And it was all going so well. It may have been a financial disappointment at the time, but we believe Steven Spielberg’s anti-slavery epic, about the real-life trial of a group of African prisoners who mutinied on the titular slave ship, to be one of the director’s most powerful films. For most of the film’s running time, Spielberg avoids the kinds of patronizing clichés that come easily to filmmakers grubbing for Oscars, no doubt aided by Djimon Hounsou’s star-making performance as the rebels’ charismatic leader. Heck, the film even features one of John Williams’s more lovely scores. But the center cannot hold. Madness is about to be loosed on the world. Halfway through the courtroom proceedings, Spielberg just can’t hold it in any longer, reverting back to one of those cheap, manipulative "emotional" setpieces that he spent so much of his career living down.

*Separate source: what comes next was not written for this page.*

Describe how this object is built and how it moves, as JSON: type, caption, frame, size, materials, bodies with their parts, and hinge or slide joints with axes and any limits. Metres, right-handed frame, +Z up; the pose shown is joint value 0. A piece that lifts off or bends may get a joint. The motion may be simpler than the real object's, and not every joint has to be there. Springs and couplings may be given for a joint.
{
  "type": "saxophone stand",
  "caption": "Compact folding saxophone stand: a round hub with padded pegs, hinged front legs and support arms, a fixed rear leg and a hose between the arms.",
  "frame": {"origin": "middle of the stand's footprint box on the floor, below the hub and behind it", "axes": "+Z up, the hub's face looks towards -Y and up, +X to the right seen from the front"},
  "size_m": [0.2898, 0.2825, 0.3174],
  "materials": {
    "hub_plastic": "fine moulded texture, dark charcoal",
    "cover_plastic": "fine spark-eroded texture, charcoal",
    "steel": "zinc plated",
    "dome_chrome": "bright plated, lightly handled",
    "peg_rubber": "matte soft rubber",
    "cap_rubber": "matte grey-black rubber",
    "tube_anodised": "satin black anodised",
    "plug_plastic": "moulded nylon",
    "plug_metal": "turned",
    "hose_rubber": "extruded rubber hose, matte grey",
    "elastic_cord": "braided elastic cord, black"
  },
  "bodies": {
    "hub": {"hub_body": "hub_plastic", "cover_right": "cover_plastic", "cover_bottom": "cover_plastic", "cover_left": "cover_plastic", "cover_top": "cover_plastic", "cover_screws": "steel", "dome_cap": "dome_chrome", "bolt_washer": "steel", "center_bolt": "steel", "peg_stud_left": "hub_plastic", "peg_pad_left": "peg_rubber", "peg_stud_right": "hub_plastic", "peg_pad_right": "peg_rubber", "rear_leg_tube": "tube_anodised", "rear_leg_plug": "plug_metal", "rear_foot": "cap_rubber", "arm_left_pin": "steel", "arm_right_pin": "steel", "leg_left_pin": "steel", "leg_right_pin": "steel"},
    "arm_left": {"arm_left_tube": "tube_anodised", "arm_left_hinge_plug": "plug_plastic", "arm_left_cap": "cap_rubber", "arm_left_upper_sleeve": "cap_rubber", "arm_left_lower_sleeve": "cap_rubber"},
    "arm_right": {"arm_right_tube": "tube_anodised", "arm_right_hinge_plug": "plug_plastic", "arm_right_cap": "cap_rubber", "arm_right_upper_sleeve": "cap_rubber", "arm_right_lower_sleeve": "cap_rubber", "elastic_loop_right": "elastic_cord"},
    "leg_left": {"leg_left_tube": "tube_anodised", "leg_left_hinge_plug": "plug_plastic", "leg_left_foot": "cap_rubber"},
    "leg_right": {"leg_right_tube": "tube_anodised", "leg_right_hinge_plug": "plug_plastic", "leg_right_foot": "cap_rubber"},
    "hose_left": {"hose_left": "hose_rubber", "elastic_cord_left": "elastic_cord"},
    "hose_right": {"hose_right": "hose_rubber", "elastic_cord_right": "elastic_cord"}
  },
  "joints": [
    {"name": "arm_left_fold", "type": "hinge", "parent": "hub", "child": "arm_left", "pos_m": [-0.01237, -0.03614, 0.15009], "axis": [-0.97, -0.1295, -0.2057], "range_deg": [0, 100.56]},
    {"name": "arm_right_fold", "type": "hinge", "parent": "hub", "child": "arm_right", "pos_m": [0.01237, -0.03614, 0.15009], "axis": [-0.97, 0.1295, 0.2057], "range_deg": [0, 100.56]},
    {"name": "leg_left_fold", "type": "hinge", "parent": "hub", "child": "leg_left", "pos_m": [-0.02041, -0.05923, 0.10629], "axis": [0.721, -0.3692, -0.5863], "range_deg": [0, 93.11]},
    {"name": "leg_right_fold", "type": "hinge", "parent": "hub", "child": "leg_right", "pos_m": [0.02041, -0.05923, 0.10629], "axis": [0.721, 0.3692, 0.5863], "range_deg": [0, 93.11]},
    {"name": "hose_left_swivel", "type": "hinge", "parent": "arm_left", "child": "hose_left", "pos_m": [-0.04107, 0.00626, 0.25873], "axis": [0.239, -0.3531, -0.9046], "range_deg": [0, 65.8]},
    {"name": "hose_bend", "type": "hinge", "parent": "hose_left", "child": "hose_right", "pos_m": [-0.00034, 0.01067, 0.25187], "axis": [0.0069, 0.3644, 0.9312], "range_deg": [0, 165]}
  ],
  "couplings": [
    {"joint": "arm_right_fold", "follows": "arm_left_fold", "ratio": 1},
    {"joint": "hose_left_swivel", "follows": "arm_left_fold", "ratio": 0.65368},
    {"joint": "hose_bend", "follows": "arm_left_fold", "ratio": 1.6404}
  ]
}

(Clip includes scenes from both versions of the film)

"Get me the FBI!!" INVASION OF THE BODY SNATCHERS (1956)

This one wasn't the filmmakers' fault. Director Don Siegel had ended his sci-fi classic with a gloriously paranoid, no-hope wrap-up, with Kevin McCarthy, wild-eyed and disheveled, screaming "They're here! They're here!" at passing cars (and the audience). The studio couldn't deal with that, so they inserted a flashback structure, with McCarthy's character in a loony bin describing what he'd been through, all for the sake of an ending where somebody comes running to a report that a truck has jacknifed outside and there's alien pods all over the road. Snapping to action, McCarthy's psychiatrist (Richard Deacon, who was Mel Cooley on The Dick Van Dyke Show) grabs a phone and barks, "Get me the FBI!" (Say what you like about J. Edgar Hoover, he knew how to deal with pods.) When Phil Kaufman remade Body Snatchers in 1978, he restaged the ending, bringing McCarthy in to run around screaming and banging on windshields again, though this time the sequence ended with his character not being rescued. It must have felt like scratching an itch that he hadn't been able to reach for twenty-two years.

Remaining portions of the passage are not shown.